To make it easier for you to understand, as you read this article, you are surrounded by PCBs; you have several in your computer, monitor, mouse and also in your cell phone. Every electronic element is built using a PCB, or at least its interior.
What is a PCB?
A PCB is basically a physical support of insulating material, where electronic and electrical components are installed and interconnected with each other. These components can be chips, capacitors, diodes, resistors, connectors, etc. In this link you can find more information about the components. If you take a look inside a computer, you will see that there are multiple flat plates with a lot of components assembled to it, this is a motherboard and it is composed of a PCB and its components.
How does a PCB work?
To connect each element on a PCB we use a series of extremely thin copper conductive tracks that generate a conductor rail, they function as a cable. In the simplest circuits, we only have conductive tracks on one side or both visible sides of the PCB, but in more complete circuits we have electrical tracks and even components stacked in multiple layers of them.
The main support for these tracks and components is a combination of fiberglass reinforced with ceramic materials, resins, plastic and other non-conductive elements.

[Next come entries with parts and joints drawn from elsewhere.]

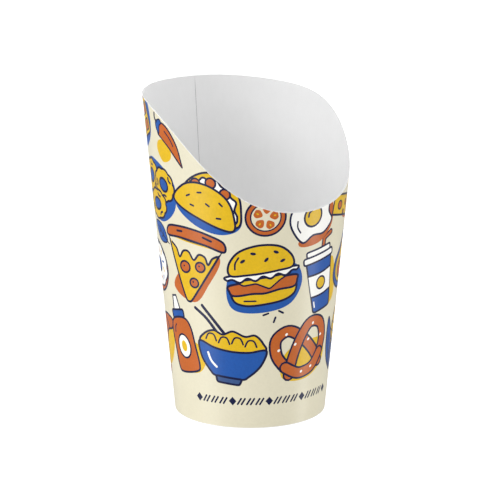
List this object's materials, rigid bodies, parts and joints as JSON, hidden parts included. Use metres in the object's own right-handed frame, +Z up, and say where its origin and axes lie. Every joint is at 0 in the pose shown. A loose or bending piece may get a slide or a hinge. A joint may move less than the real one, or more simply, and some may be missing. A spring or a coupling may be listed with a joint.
{
  "type": "paper scoop cup",
  "caption": "Empty paper scoop cup for chips: a tapered board wall with a slanting cut mouth, tall at the back and low at the front, and a raised board base.",
  "frame": {"origin": "middle of the bounding box in X and Y, on the surface the cup stands on", "axes": "+Z up through the mouth; the low lip faces -Y and the tall back with its glued seam faces +Y; +X is to the right of someone who faces the low lip"},
  "size_m": [0.0821, 0.0802, 0.1285],
  "materials": {
    "printed_board": "coated board printed with food drawings on cream outside, plain white inside",
    "white_board": "plain white coated board, satin"
  },
  "bodies": {
    "root": {"side_wall": "printed_board", "base": "white_board"}
  },
  "joints": []
}
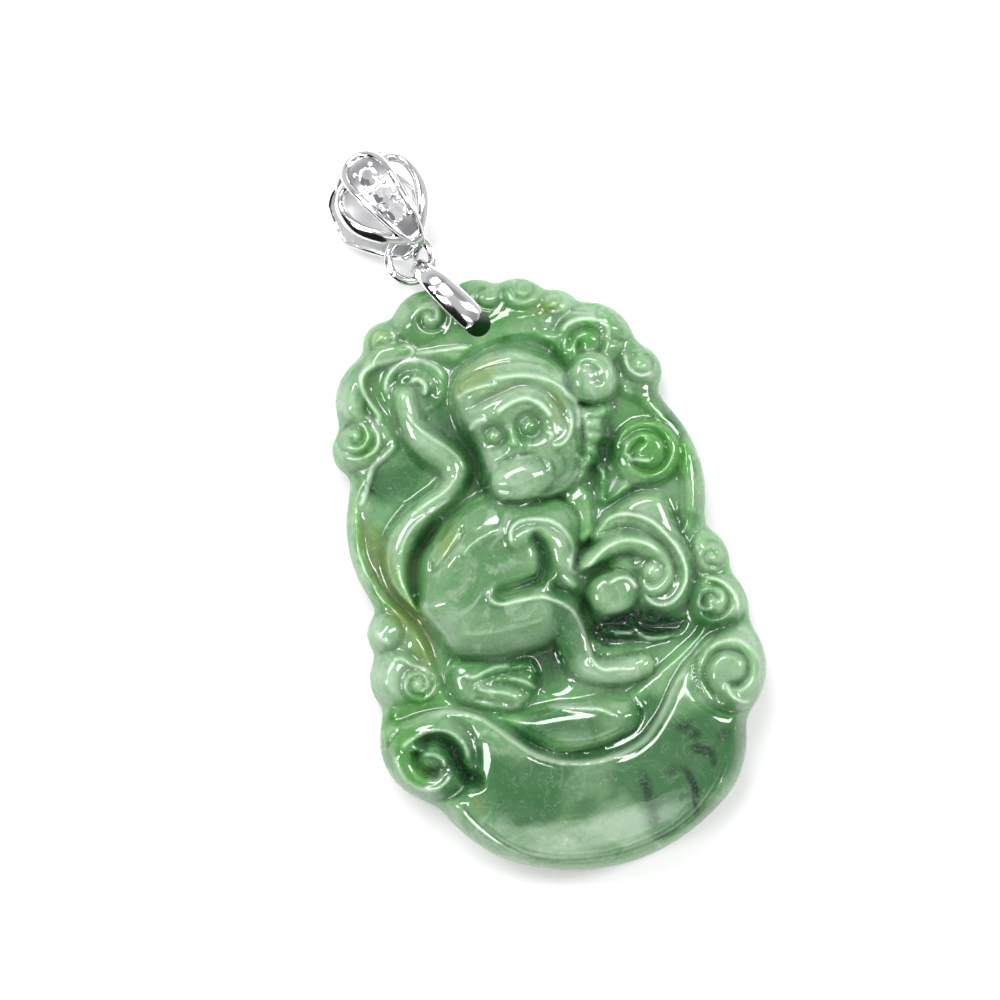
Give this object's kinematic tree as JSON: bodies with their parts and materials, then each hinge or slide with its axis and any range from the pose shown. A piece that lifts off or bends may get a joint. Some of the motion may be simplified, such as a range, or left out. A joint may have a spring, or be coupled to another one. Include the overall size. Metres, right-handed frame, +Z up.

Although components such as celluloid and conductive paint tracks are currently being used to manufacture flexible PCBs. It is a sector in constant changes and modifications that improve the performance of printed circuits.
The first integrated circuit board was built in 1936 by hand by engineer Paul Eisler for use in a radio. From then on, the processes were automated for large-scale manufacturing, first in radios, and then in all kinds of components.
PCB creation process
We already know what integrated circuit boards are made of, but it would be very interesting to know how they are made. What’s more, we can create a basic integrated circuit ourselves by buying one of these boards, but of course the process will be quite different from the one used in reality.
PCB design by software
It all starts with the PCB layout, tracing the electrical leads needed to connect the components, as well as enumerating how many layers are going to be needed in order to generate all the connections that are going to be needed for the components.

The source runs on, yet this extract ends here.